▶ [WHAT TO PRODUCE]
Reproduce all of the data exactly.

-- SUPPLIED MATERIAL start --

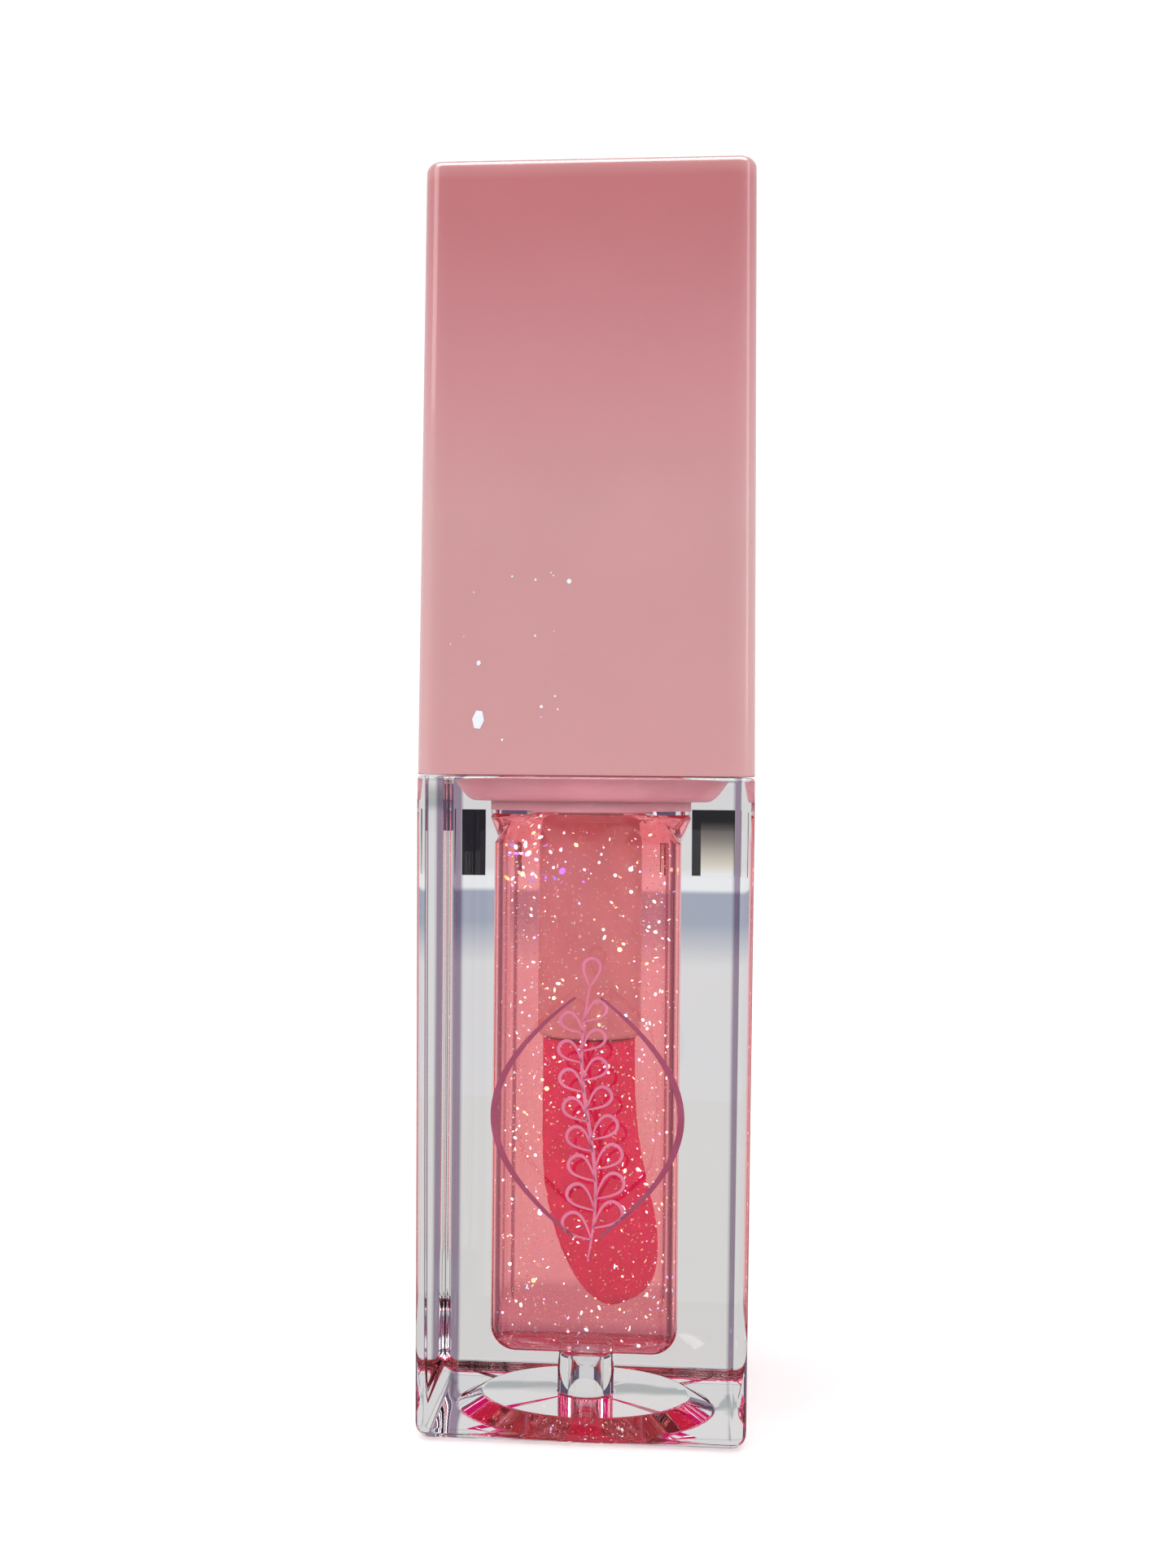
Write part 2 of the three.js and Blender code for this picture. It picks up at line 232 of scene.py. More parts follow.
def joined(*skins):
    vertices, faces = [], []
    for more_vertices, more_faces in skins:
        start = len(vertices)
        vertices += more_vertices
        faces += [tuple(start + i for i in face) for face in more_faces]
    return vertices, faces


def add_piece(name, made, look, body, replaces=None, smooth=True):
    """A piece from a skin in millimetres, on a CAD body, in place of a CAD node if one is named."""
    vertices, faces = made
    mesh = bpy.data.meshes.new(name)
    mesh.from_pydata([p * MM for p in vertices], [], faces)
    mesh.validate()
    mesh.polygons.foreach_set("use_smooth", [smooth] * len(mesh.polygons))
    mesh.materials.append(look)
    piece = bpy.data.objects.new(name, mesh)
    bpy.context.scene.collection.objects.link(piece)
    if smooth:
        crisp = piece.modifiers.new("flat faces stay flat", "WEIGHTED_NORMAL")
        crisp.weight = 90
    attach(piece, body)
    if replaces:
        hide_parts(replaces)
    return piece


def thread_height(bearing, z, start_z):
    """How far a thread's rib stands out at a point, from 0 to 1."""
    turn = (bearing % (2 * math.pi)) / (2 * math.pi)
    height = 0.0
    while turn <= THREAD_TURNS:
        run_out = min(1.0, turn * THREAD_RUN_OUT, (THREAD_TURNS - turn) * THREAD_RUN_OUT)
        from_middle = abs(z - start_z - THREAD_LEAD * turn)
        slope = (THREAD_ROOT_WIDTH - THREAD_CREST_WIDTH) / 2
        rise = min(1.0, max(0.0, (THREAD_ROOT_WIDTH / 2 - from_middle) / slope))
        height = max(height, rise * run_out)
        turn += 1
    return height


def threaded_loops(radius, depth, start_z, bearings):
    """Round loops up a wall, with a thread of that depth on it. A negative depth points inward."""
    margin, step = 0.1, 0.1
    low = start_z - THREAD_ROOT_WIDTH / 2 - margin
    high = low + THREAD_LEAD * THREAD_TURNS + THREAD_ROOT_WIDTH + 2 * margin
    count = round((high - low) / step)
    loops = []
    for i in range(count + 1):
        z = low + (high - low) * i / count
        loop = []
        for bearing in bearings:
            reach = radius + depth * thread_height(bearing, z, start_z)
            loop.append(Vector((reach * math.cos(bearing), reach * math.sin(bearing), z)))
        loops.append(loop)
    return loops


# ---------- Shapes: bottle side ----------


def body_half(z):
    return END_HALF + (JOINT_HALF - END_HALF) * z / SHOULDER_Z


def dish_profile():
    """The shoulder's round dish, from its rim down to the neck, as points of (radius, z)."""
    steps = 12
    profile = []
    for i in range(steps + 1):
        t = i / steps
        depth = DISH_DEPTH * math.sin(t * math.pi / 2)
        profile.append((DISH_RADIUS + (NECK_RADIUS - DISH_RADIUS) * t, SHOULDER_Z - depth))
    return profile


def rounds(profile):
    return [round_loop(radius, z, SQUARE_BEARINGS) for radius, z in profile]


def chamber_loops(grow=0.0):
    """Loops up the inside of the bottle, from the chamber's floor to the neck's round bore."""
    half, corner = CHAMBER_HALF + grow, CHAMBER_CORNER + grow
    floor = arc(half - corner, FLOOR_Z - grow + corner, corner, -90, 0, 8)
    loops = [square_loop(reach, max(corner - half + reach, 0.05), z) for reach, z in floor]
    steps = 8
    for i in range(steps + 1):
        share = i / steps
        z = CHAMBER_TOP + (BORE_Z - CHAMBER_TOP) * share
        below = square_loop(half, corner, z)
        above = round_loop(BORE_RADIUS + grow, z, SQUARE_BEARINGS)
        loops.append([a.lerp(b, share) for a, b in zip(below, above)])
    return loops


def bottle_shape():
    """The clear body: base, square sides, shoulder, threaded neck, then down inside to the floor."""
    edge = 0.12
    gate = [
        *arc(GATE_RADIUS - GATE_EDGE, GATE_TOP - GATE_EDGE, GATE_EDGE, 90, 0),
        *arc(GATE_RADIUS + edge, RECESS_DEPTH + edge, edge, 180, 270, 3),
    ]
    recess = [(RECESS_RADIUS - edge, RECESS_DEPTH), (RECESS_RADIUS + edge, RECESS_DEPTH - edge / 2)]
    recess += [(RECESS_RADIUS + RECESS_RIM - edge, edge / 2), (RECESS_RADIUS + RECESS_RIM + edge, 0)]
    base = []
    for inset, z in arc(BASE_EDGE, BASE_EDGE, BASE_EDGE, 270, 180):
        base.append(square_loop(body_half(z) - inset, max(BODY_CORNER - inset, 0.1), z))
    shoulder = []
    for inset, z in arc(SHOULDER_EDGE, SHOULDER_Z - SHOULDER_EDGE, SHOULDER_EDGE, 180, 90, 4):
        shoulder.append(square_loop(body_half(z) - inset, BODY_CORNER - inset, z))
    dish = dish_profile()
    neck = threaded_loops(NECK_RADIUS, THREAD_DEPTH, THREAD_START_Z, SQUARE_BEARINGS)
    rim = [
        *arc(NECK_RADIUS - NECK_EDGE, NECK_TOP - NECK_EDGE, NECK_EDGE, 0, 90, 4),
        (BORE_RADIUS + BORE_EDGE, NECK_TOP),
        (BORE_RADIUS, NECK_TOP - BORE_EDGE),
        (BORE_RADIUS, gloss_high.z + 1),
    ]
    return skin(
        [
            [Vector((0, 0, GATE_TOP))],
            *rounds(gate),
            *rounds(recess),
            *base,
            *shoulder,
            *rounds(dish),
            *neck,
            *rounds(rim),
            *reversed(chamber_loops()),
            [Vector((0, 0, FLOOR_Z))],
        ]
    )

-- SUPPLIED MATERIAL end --

▶ [RESULT OF THE EXERCISE]
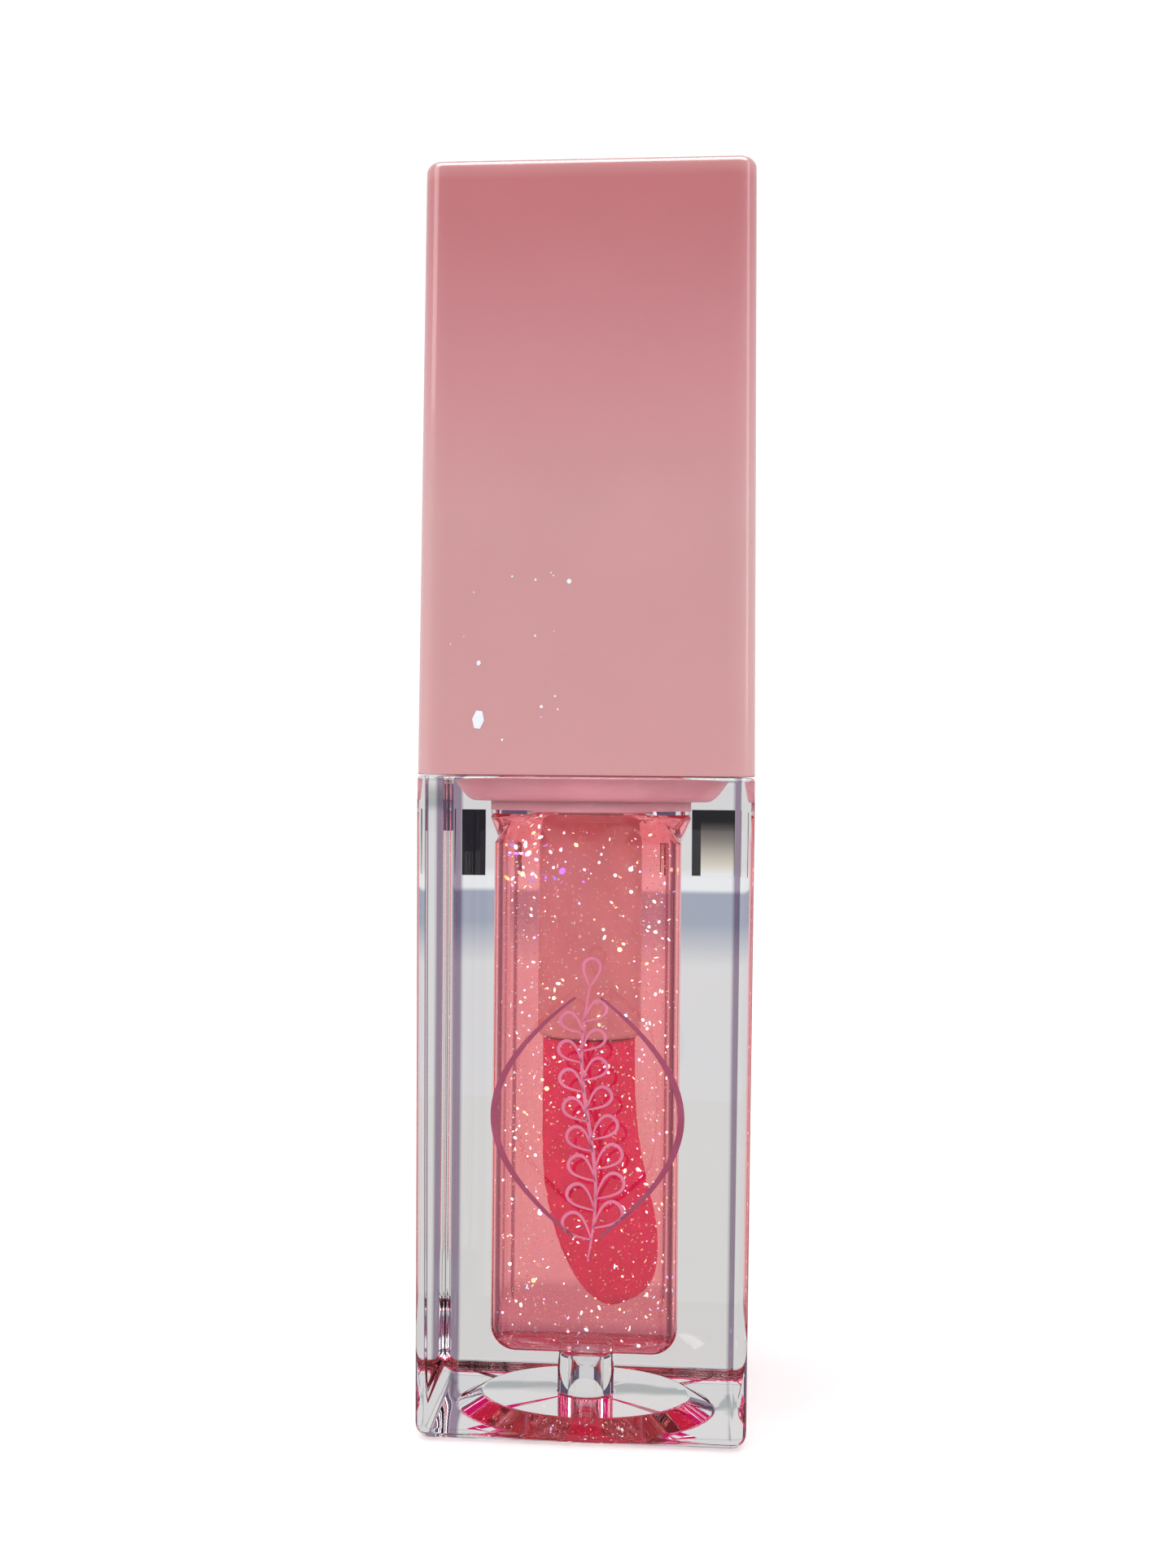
Write part 2 of the three.js and Blender code for this picture. It picks up at line 232 of scene.py. More parts follow.
def joined(*skins):
    vertices, faces = [], []
    for more_vertices, more_faces in skins:
        start = len(vertices)
        vertices += more_vertices
        faces += [tuple(start + i for i in face) for face in more_faces]
    return vertices, faces


def add_piece(name, made, look, body, replaces=None, smooth=True):
    """A piece from a skin in millimetres, on a CAD body, in place of a CAD node if one is named."""
    vertices, faces = made
    mesh = bpy.data.meshes.new(name)
    mesh.from_pydata([p * MM for p in vertices], [], faces)
    mesh.validate()
    mesh.polygons.foreach_set("use_smooth", [smooth] * len(mesh.polygons))
    mesh.materials.append(look)
    piece = bpy.data.objects.new(name, mesh)
    bpy.context.scene.collection.objects.link(piece)
    if smooth:
        crisp = piece.modifiers.new("flat faces stay flat", "WEIGHTED_NORMAL")
        crisp.weight = 90
    attach(piece, body)
    if replaces:
        hide_parts(replaces)
    return piece


def thread_height(bearing, z, start_z):
    """How far a thread's rib stands out at a point, from 0 to 1."""
    turn = (bearing % (2 * math.pi)) / (2 * math.pi)
    height = 0.0
    while turn <= THREAD_TURNS:
        run_out = min(1.0, turn * THREAD_RUN_OUT, (THREAD_TURNS - turn) * THREAD_RUN_OUT)
        from_middle = abs(z - start_z - THREAD_LEAD * turn)
        slope = (THREAD_ROOT_WIDTH - THREAD_CREST_WIDTH) / 2
        rise = min(1.0, max(0.0, (THREAD_ROOT_WIDTH / 2 - from_middle) / slope))
        height = max(height, rise * run_out)
        turn += 1
    return height


def threaded_loops(radius, depth, start_z, bearings):
    """Round loops up a wall, with a thread of that depth on it. A negative depth points inward."""
    margin, step = 0.1, 0.1
    low = start_z - THREAD_ROOT_WIDTH / 2 - margin
    high = low + THREAD_LEAD * THREAD_TURNS + THREAD_ROOT_WIDTH + 2 * margin
    count = round((high - low) / step)
    loops = []
    for i in range(count + 1):
        z = low + (high - low) * i / count
        loop = []
        for bearing in bearings:
            reach = radius + depth * thread_height(bearing, z, start_z)
            loop.append(Vector((reach * math.cos(bearing), reach * math.sin(bearing), z)))
        loops.append(loop)
    return loops


# ---------- Shapes: bottle side ----------


def body_half(z):
    return END_HALF + (JOINT_HALF - END_HALF) * z / SHOULDER_Z


def dish_profile():
    """The shoulder's round dish, from its rim down to the neck, as points of (radius, z)."""
    steps = 12
    profile = []
    for i in range(steps + 1):
        t = i / steps
        depth = DISH_DEPTH * math.sin(t * math.pi / 2)
        profile.append((DISH_RADIUS + (NECK_RADIUS - DISH_RADIUS) * t, SHOULDER_Z - depth))
    return profile


def rounds(profile):
    return [round_loop(radius, z, SQUARE_BEARINGS) for radius, z in profile]


def chamber_loops(grow=0.0):
    """Loops up the inside of the bottle, from the chamber's floor to the neck's round bore."""
    half, corner = CHAMBER_HALF + grow, CHAMBER_CORNER + grow
    floor = arc(half - corner, FLOOR_Z - grow + corner, corner, -90, 0, 8)
    loops = [square_loop(reach, max(corner - half + reach, 0.05), z) for reach, z in floor]
    steps = 8
    for i in range(steps + 1):
        share = i / steps
        z = CHAMBER_TOP + (BORE_Z - CHAMBER_TOP) * share
        below = square_loop(half, corner, z)
        above = round_loop(BORE_RADIUS + grow, z, SQUARE_BEARINGS)
        loops.append([a.lerp(b, share) for a, b in zip(below, above)])
    return loops


def bottle_shape():
    """The clear body: base, square sides, shoulder, threaded neck, then down inside to the floor."""
    edge = 0.12
    gate = [
        *arc(GATE_RADIUS - GATE_EDGE, GATE_TOP - GATE_EDGE, GATE_EDGE, 90, 0),
        *arc(GATE_RADIUS + edge, RECESS_DEPTH + edge, edge, 180, 270, 3),
    ]
    recess = [(RECESS_RADIUS - edge, RECESS_DEPTH), (RECESS_RADIUS + edge, RECESS_DEPTH - edge / 2)]
    recess += [(RECESS_RADIUS + RECESS_RIM - edge, edge / 2), (RECESS_RADIUS + RECESS_RIM + edge, 0)]
    base = []
    for inset, z in arc(BASE_EDGE, BASE_EDGE, BASE_EDGE, 270, 180):
        base.append(square_loop(body_half(z) - inset, max(BODY_CORNER - inset, 0.1), z))
    shoulder = []
    for inset, z in arc(SHOULDER_EDGE, SHOULDER_Z - SHOULDER_EDGE, SHOULDER_EDGE, 180, 90, 4):
        shoulder.append(square_loop(body_half(z) - inset, BODY_CORNER - inset, z))
    dish = dish_profile()
    neck = threaded_loops(NECK_RADIUS, THREAD_DEPTH, THREAD_START_Z, SQUARE_BEARINGS)
    rim = [
        *arc(NECK_RADIUS - NECK_EDGE, NECK_TOP - NECK_EDGE, NECK_EDGE, 0, 90, 4),
        (BORE_RADIUS + BORE_EDGE, NECK_TOP),
        (BORE_RADIUS, NECK_TOP - BORE_EDGE),
        (BORE_RADIUS, gloss_high.z + 1),
    ]
    return skin(
        [
            [Vector((0, 0, GATE_TOP))],
            *rounds(gate),
            *rounds(recess),
            *base,
            *shoulder,
            *rounds(dish),
            *neck,
            *rounds(rim),
            *reversed(chamber_loops()),
            [Vector((0, 0, FLOOR_Z))],
        ]
    )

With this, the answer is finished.